• [WRITTEN PROBLEM]
Return each line of the material verbatim.
• • • • • • •
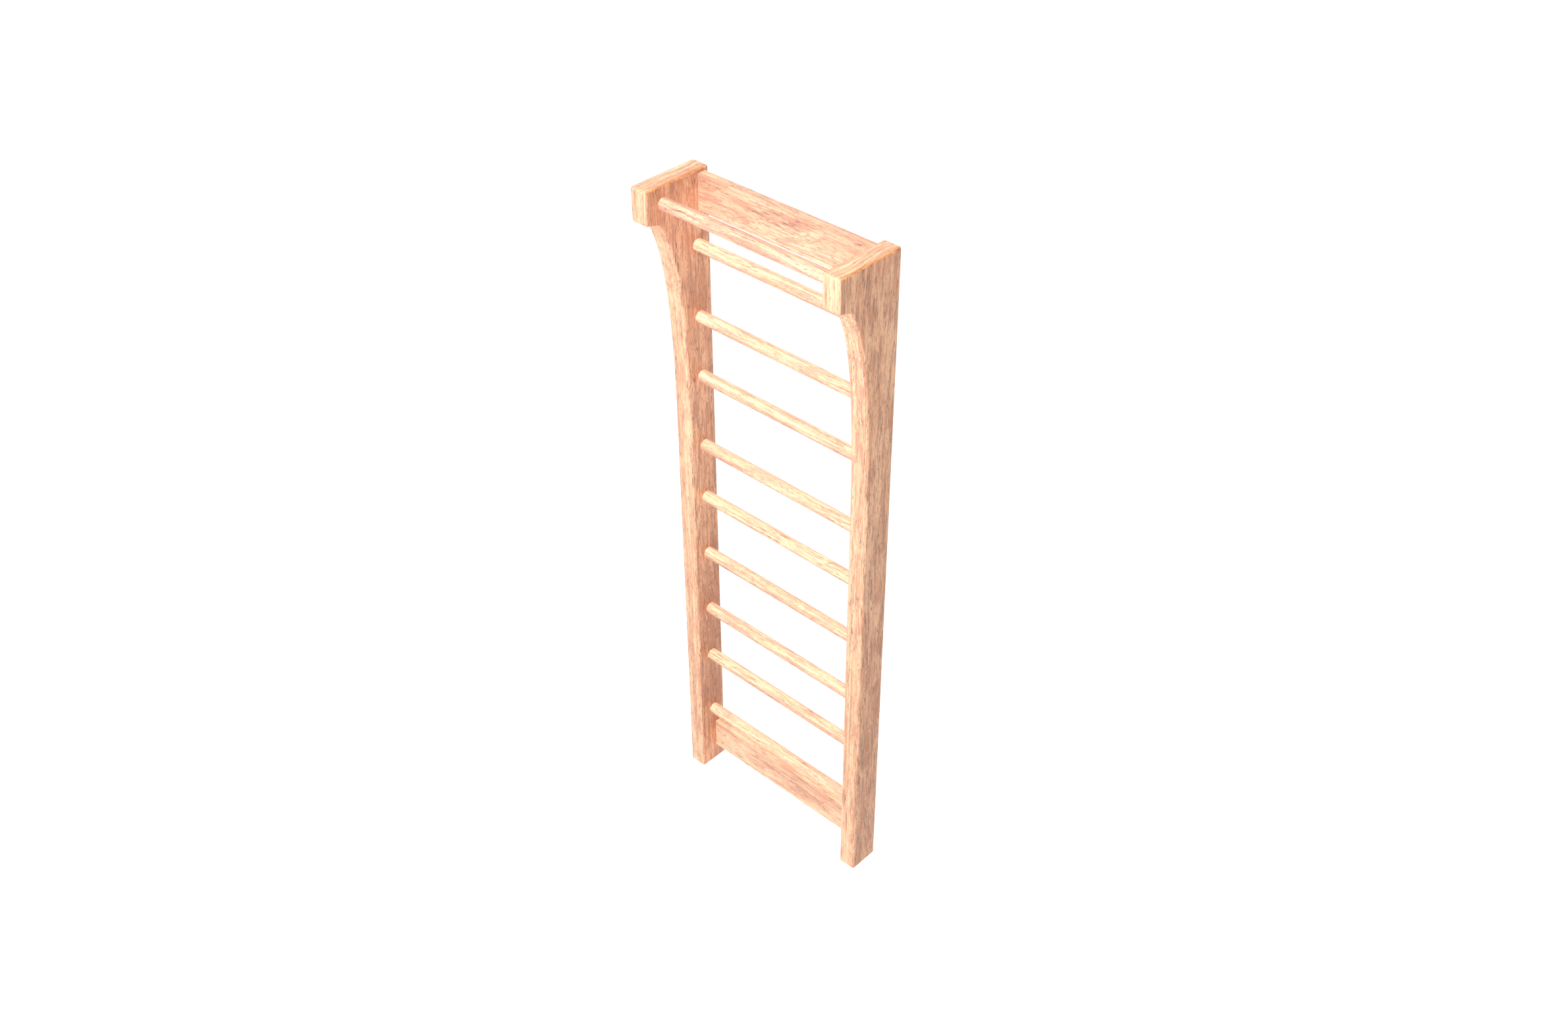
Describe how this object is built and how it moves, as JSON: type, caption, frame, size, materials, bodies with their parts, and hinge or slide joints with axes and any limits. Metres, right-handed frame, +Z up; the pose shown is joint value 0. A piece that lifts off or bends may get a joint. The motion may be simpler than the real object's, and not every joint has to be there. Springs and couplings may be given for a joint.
{
  "type": "wall bars",
  "caption": "Wooden wall bars for climbing: stiles with forward-curving square heads, round rungs between them, a rung held out in front at the top, and flat boards on the wall side.",
  "frame": {"origin": "on the floor, at the middle of the object's width and of its whole depth", "axes": "+Z up, along the stiles; +Y towards the wall; X across, along the rungs"},
  "size_m": [0.702, 0.223, 2.102],
  "materials": {
    "stile_wood": "light hardwood, clear satin lacquer",
    "rung_wood": "light hardwood, clear satin lacquer, turned",
    "board_wood": "light hardwood, clear satin lacquer",
    "pin_wood": "hardwood end grain, unfinished",
    "dowel_wood": "hardwood, unfinished"
  },
  "bodies": {
    "root": {"stile_left": "stile_wood", "stile_right": "stile_wood", "rung_01": "rung_wood", "rung_02": "rung_wood", "rung_03": "rung_wood", "rung_04": "rung_wood", "rung_05": "rung_wood", "rung_06": "rung_wood", "rung_07": "rung_wood", "rung_08": "rung_wood", "rung_09": "rung_wood", "forward_rung": "rung_wood", "top_board": "board_wood", "bottom_board": "board_wood", "rung_pin_01_left": "pin_wood", "rung_pin_02_left": "pin_wood", "rung_pin_03_left": "pin_wood", "rung_pin_04_left": "pin_wood", "rung_pin_05_left": "pin_wood", "rung_pin_06_left": "pin_wood", "rung_pin_07_left": "pin_wood", "rung_pin_08_left": "pin_wood", "rung_pin_09_left": "pin_wood", "rung_pin_01_right": "pin_wood", "rung_pin_02_right": "pin_wood", "rung_pin_03_right": "pin_wood", "rung_pin_04_right": "pin_wood", "rung_pin_05_right": "pin_wood", "rung_pin_06_right": "pin_wood", "rung_pin_07_right": "pin_wood", "rung_pin_08_right": "pin_wood", "rung_pin_09_right": "pin_wood", "top_board_dowel_left_lower": "dowel_wood", "top_board_dowel_left_upper": "dowel_wood", "top_board_dowel_right_lower": "dowel_wood", "top_board_dowel_right_upper": "dowel_wood", "bottom_board_dowel_left_lower": "dowel_wood", "bottom_board_dowel_left_upper": "dowel_wood", "bottom_board_dowel_right_lower": "dowel_wood", "bottom_board_dowel_right_upper": "dowel_wood"}
  },
  "joints": []
}
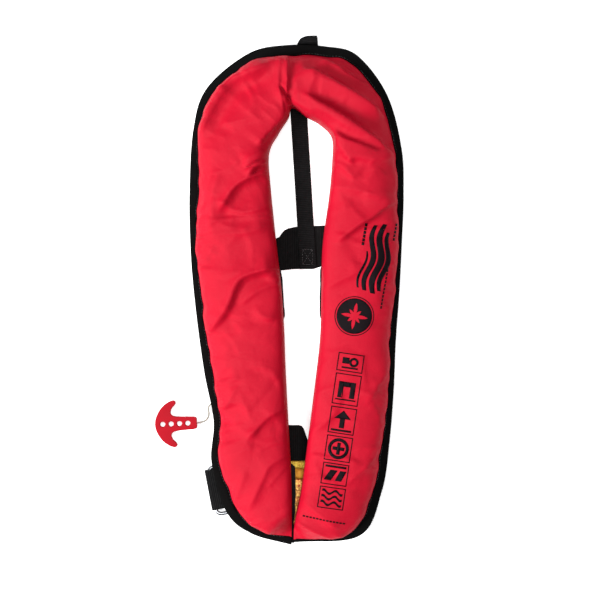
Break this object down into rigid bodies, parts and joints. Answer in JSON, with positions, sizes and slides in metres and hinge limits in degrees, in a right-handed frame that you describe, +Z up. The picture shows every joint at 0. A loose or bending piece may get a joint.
• • • • • • •
• [EXERCISE ANSWER]
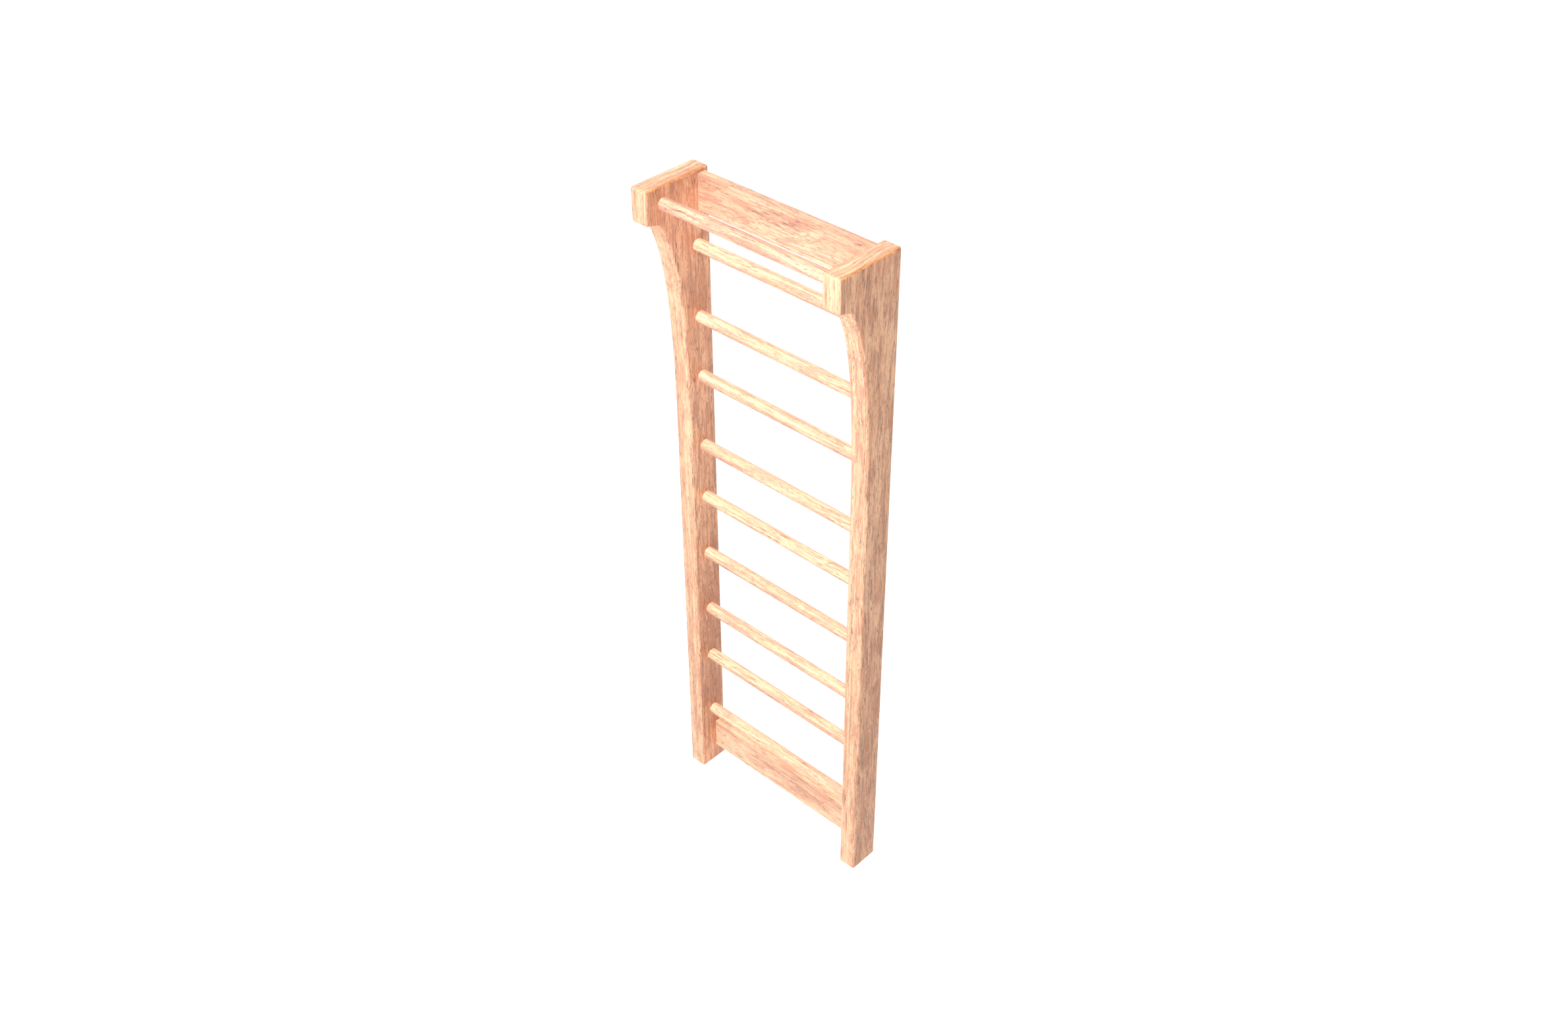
Describe how this object is built and how it moves, as JSON: type, caption, frame, size, materials, bodies with their parts, and hinge or slide joints with axes and any limits. Metres, right-handed frame, +Z up; the pose shown is joint value 0. A piece that lifts off or bends may get a joint. The motion may be simpler than the real object's, and not every joint has to be there. Springs and couplings may be given for a joint.
{
  "type": "wall bars",
  "caption": "Wooden wall bars for climbing: stiles with forward-curving square heads, round rungs between them, a rung held out in front at the top, and flat boards on the wall side.",
  "frame": {"origin": "on the floor, at the middle of the object's width and of its whole depth", "axes": "+Z up, along the stiles; +Y towards the wall; X across, along the rungs"},
  "size_m": [0.702, 0.223, 2.102],
  "materials": {
    "stile_wood": "light hardwood, clear satin lacquer",
    "rung_wood": "light hardwood, clear satin lacquer, turned",
    "board_wood": "light hardwood, clear satin lacquer",
    "pin_wood": "hardwood end grain, unfinished",
    "dowel_wood": "hardwood, unfinished"
  },
  "bodies": {
    "root": {"stile_left": "stile_wood", "stile_right": "stile_wood", "rung_01": "rung_wood", "rung_02": "rung_wood", "rung_03": "rung_wood", "rung_04": "rung_wood", "rung_05": "rung_wood", "rung_06": "rung_wood", "rung_07": "rung_wood", "rung_08": "rung_wood", "rung_09": "rung_wood", "forward_rung": "rung_wood", "top_board": "board_wood", "bottom_board": "board_wood", "rung_pin_01_left": "pin_wood", "rung_pin_02_left": "pin_wood", "rung_pin_03_left": "pin_wood", "rung_pin_04_left": "pin_wood", "rung_pin_05_left": "pin_wood", "rung_pin_06_left": "pin_wood", "rung_pin_07_left": "pin_wood", "rung_pin_08_left": "pin_wood", "rung_pin_09_left": "pin_wood", "rung_pin_01_right": "pin_wood", "rung_pin_02_right": "pin_wood", "rung_pin_03_right": "pin_wood", "rung_pin_04_right": "pin_wood", "rung_pin_05_right": "pin_wood", "rung_pin_06_right": "pin_wood", "rung_pin_07_right": "pin_wood", "rung_pin_08_right": "pin_wood", "rung_pin_09_right": "pin_wood", "top_board_dowel_left_lower": "dowel_wood", "top_board_dowel_left_upper": "dowel_wood", "top_board_dowel_right_lower": "dowel_wood", "top_board_dowel_right_upper": "dowel_wood", "bottom_board_dowel_left_lower": "dowel_wood", "bottom_board_dowel_left_upper": "dowel_wood", "bottom_board_dowel_right_lower": "dowel_wood", "bottom_board_dowel_right_upper": "dowel_wood"}
  },
  "joints": []
}
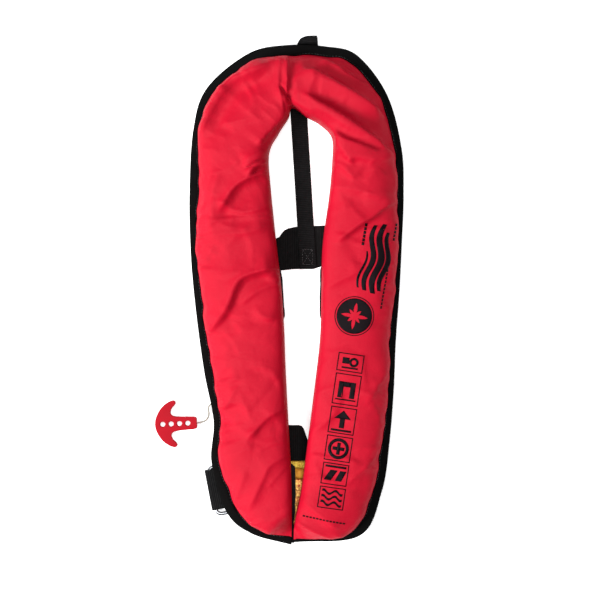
Break this object down into rigid bodies, parts and joints. Answer in JSON, with positions, sizes and slides in metres and hinge limits in degrees, in a right-handed frame that you describe, +Z up. The picture shows every joint at 0. A loose or bending piece may get a joint.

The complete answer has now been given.